◆ Task prompt ◆
Begin with the line containing "Reconstruct the object" and end with the line containing "link_length = 3.66; // [3.6:0.02:3.7]"; set down that block verbatim and nothing else.
--- Supplied material ---
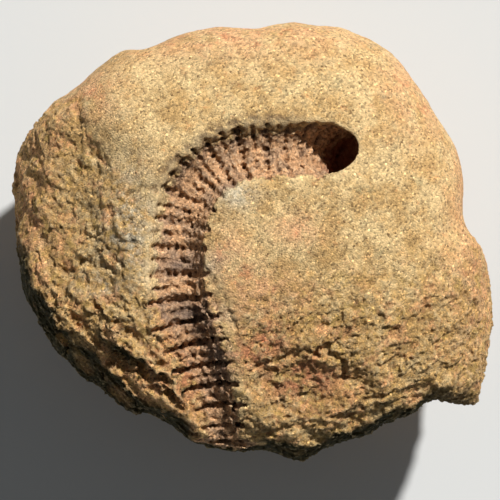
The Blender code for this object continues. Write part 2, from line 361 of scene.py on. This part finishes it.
# Width and depth in millimetres, then the line. A ledge is low on its right-hand side, seen along the line.
CRACKS = (
    (0.7, 0.6, ((12.1, -22.2), (15.9, -21.0), (18.9, -18.4))),  # above the scar
    (0.7, 0.5, ((18.3, -24.2), (17.9, -28.8))),  # the scar's right side
    (1.1, 0.9, ((26.5, -25.6), (28.3, -24.4), (27.6, -26.3))),
    (1.7, 1.9, ((-28.0, -23.6), (-24.0, -25.6), (-20.5, -27.6), (-17.6, -28.6))),  # the splintered corner
    (1.2, 1.7, ((-22.3, -27.4), (-19.5, -30.2), (-16.5, -31.2), (-14.7, -34.1))),
    (0.7, 0.8, ((-19.5, -25.0), (-15.7, -26.0))),
    (0.8, 0.4, ((-34.4, 1.1), (-31.0, -0.6), (-29.1, -1.9), (-26.3, -5.3))),
    (0.7, 0.6, ((-35.4, -5.3), (-30.1, -1.3))),
    (0.6, 0.4, ((-44.6, -1.9), (-43.2, -4.7))),  # the left edge
    (0.6, 0.4, ((-46.0, 10.6), (-44.2, 5.9))),
    (0.8, 0.8, ((-38.0, -14.0), (-34.0, -18.0), (-31.0, -21.5))),
    (0.9, 0.9, ((-33.0, -12.5), (-29.0, -16.0), (-25.5, -18.5))),
    (0.7, 0.6, ((-7.0, -40.3), (-1.6, -36.1), (0.6, -37.3))),  # across the end of the mould
    (0.6, 0.5, ((26.3, -5.9), (18.0, -15.0), (14.0, -20.5))),
    (0.7, 0.35, ((-33.2, 17.6), (-31.0, 17.0), (-28.9, 15.2))),  # the small scar at the top left
    (0.9, 0.25, RING),  # a faint ring in the middle of the face
)
LEDGES = (
    (4.5, 0.5, ((-9.4, -3.9), (-8.2, -7.2), (-5.6, -11.9), (-3.6, -15.6))),  # the strip beside the mould
    (2.0, 0.9, ((-0.6, -25.6), (7.4, -22.4), (15.3, -21.6), (18.3, -24.2), (18.9, -26.8))),  # the scar's edge
    (1.6, 0.5, ((13.5, -36.9), (18.9, -34.3), (23.5, -31.5), (29.7, -30.5), (36.0, -29.3), (39.8, -31.5))),
    (1.6, 0.5, ((0.0, -39.9), (12.1, -36.1), (25.5, -34.7))),
    (3.0, 1.0, ((-29.5, -6.0), (-34.0, -5.4), (-35.6, -6.8), (-39.0, -6.4))),  # across the left flank
    (1.6, 0.4, ((-35.8, 27.2), (-33.4, 20.0), (-31.0, 17.0))),  # the ridge above it
    (1.4, 0.5, ((-24.9, 9.9), (-21.9, 10.6), (-19.5, 10.2))),
)
print(len(CRACKS), "cracks and", len(LEDGES), "ledges")

# %% [markdown]
# The skin sinks next to a line, by an amount that fades out with the distance. A ledge fades slowly on its
# low side and ends sharply on its high side. A little noise in the distance keeps the lines from looking
# drawn. The ledges are wide, so they go in now. The narrow cracks wait for the finer skin.

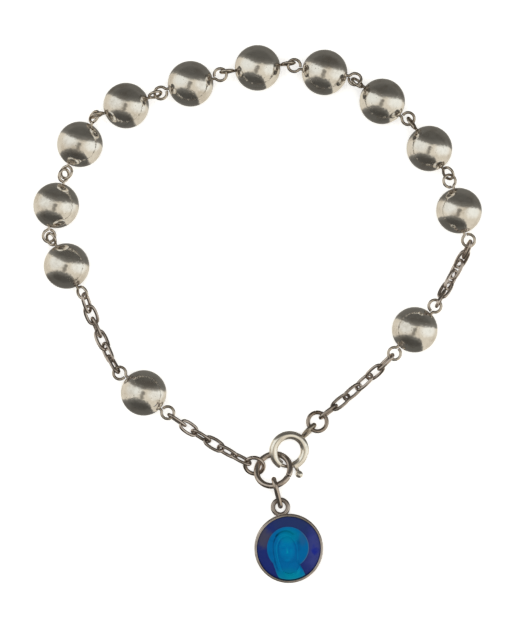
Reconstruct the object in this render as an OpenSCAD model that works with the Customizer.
// Religious medal bracelet: a rosary bracelet of twelve round metal beads on eye pins, four short
// stretches of cable chain, a spring ring clasp and a round enamelled medal.
// It lies open in a loop on a flat surface. Millimetres, +Z up. The origin is on that surface under
// the middle of the whole outline, the ten close beads are towards +Y and the medal towards -Y.

/* [Beads] */
// Diameter of a bead
bead_d = 7; // [6.9:0.1:7.1]
// Wall of the hollow beads
bead_wall = 0.5; // [0.3:0.1:1]
// Diameter of the hole at each end of a bead
bead_hole_d = 0.8; // [0.7:0.05:1.2]

/* [Eye pins] */
// Wire of the pins through the beads
pin_wire_d = 0.44; // [0.38:0.02:0.46]
// Bend radius of an eye, to the middle of the wire
eye_r = 0.95; // [0.92:0.01:0.97]

/* [Chain] */
// Wire of the chain's links
link_wire_d = 0.5; // [0.4:0.02:0.52]
// Outer length of a link
link_length = 3.66; // [3.6:0.02:3.7]
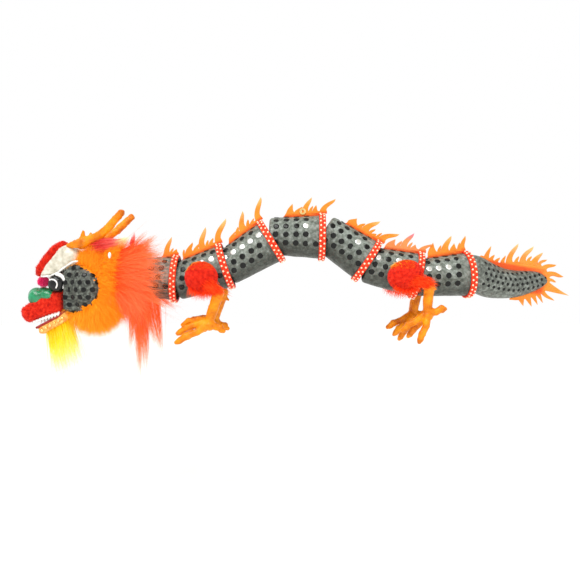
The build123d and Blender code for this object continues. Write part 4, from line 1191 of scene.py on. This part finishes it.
def softbox(name, location, target, size, power, color=(1, 1, 1)):
    light = bpy.data.lights.new(name, "AREA")
    light.shape = "RECTANGLE"
    light.size, light.size_y = size
    light.energy = power
    light.color = color
    obj = linked(name, light)
    obj.location = location
    obj.rotation_euler = (Vector(target) - Vector(location)).to_track_quat("-Z", "Y").to_euler()


def overhead_light():
    """A large lamp overhead, so the floor is evenly white out to the horizon and the shadow is soft."""
    overhead = linked("overhead", bpy.data.lights.new("overhead", "SUN"))
    overhead.data.energy = 1.15
    overhead.data.angle = math.radians(35)
    overhead.data.color = (0.94, 0.98, 1.0)
    overhead.rotation_euler = (math.radians(14), math.radians(-16), 0)


def studio_world():
    """White studio walls, and a slightly warmer and darker ceiling that tints the shadow."""
    world = bpy.data.worlds.new("studio")
    world.use_nodes = True
    coords = add_node(world, "TexCoord").outputs["Generated"]
    height = add_node(world, "SeparateXYZ", {"Vector": coords}).outputs["Z"]
    colors = ramp(world, height, [(0.40, (1.0, 1.0, 1.0)), (0.75, (0.74, 0.70, 0.62))])
    feed(world, world.node_tree.nodes["Background"], {"Color": colors, "Strength": 1.0})
    bpy.context.scene.world = world


def white_floor(z, reach):
    mesh = bpy.data.meshes.new("floor")
    corners = [(-reach, -reach, z), (reach, -reach, z), (reach, reach, z), (-reach, reach, z)]
    mesh.from_pydata(corners, [], [(0, 1, 2, 3)])
    mesh.materials.append(surface("floor_white", [(0.93, 0.93, 0.93), (0.96, 0.96, 0.96)], 60, (0.8, 0.9),
                                  0.01, specular=0.0))
    linked("floor", mesh)


add_camera()
softbox("key", (-0.25, -0.9, 1.0), (0, 0, -0.08), (0.9, 0.6), 7)
softbox("glint", (-0.1, -0.62, 0.95), (0, 0, -0.05), (0.7, 0.03), 1.2)
softbox("fill", (0.5, -1.2, 0.1), (0, 0, -0.08), (1.2, 0.9), 2, (1.0, 0.98, 0.95))
overhead_light()
studio_world()
bpy.context.scene.view_settings.view_transform = "Standard"
# The floor lies well below the object, so that poses have room.
white_floor(-0.300, 4)
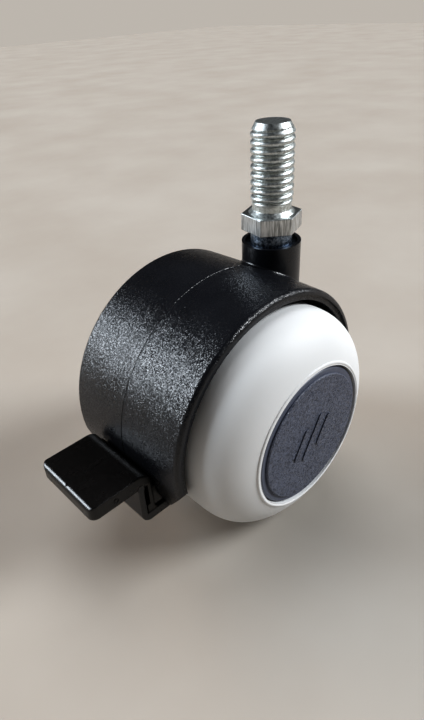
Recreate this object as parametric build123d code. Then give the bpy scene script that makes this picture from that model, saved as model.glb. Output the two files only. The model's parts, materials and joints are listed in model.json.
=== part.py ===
from build123d import *
import os
from math import cos, degrees, pi, radians, sin, sqrt

# Hooded twin-wheel chair caster with a threaded stem and a foot brake.
# Millimetres. Origin: on the stem's axis, in the hexagon's top face, where the furniture seats.
# +Z runs up the stem, the axle lies along Y, and the wheels trail on the -X side.

# ---- driving dimensions -------------------------------------------------------------------------
AXLE_BACK = 17.6            # trail: stem axis to axle
AXLE_DOWN = 37.2            # seat plane to axle
WHEEL_R = 25.0              # tread radius of the 50 mm wheels
HOOD_GAP = 1.2              # hood's inner wall to tread
HOOD_WALL = 2.4
HOOD_HALF = 16.9            # half the hood's width
HOOD_CROWN = 0.25           # how much fuller the hood is at its middle
FIT = 0.05                  # radial running clearance
AIR = 0.3                   # clearance between parts that only pass each other
OVERLAP = 0.5               # how far moulded features run into each other

# ---- stem ---------------------------------------------------------------------------------------
THREAD_R = 4.68             # 3/8-16 UNC major radius, allowance taken off
THREAD_START = 2.2          # plain shank between the hexagon and the thread
STEM_REACH = 18.5
STEM_POINT = 1.1            # end chamfer
SHANK_R = 4.25
HEX_AF = 11.6               # across flats
HEX_THICK = 3.7
HEX_TURN = 20.0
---
◆ Correct answer ◆
Reconstruct the object in this render as an OpenSCAD model that works with the Customizer.
// Religious medal bracelet: a rosary bracelet of twelve round metal beads on eye pins, four short
// stretches of cable chain, a spring ring clasp and a round enamelled medal.
// It lies open in a loop on a flat surface. Millimetres, +Z up. The origin is on that surface under
// the middle of the whole outline, the ten close beads are towards +Y and the medal towards -Y.

/* [Beads] */
// Diameter of a bead
bead_d = 7; // [6.9:0.1:7.1]
// Wall of the hollow beads
bead_wall = 0.5; // [0.3:0.1:1]
// Diameter of the hole at each end of a bead
bead_hole_d = 0.8; // [0.7:0.05:1.2]

/* [Eye pins] */
// Wire of the pins through the beads
pin_wire_d = 0.44; // [0.38:0.02:0.46]
// Bend radius of an eye, to the middle of the wire
eye_r = 0.95; // [0.92:0.01:0.97]

/* [Chain] */
// Wire of the chain's links
link_wire_d = 0.5; // [0.4:0.02:0.52]
// Outer length of a link
link_length = 3.66; // [3.6:0.02:3.7]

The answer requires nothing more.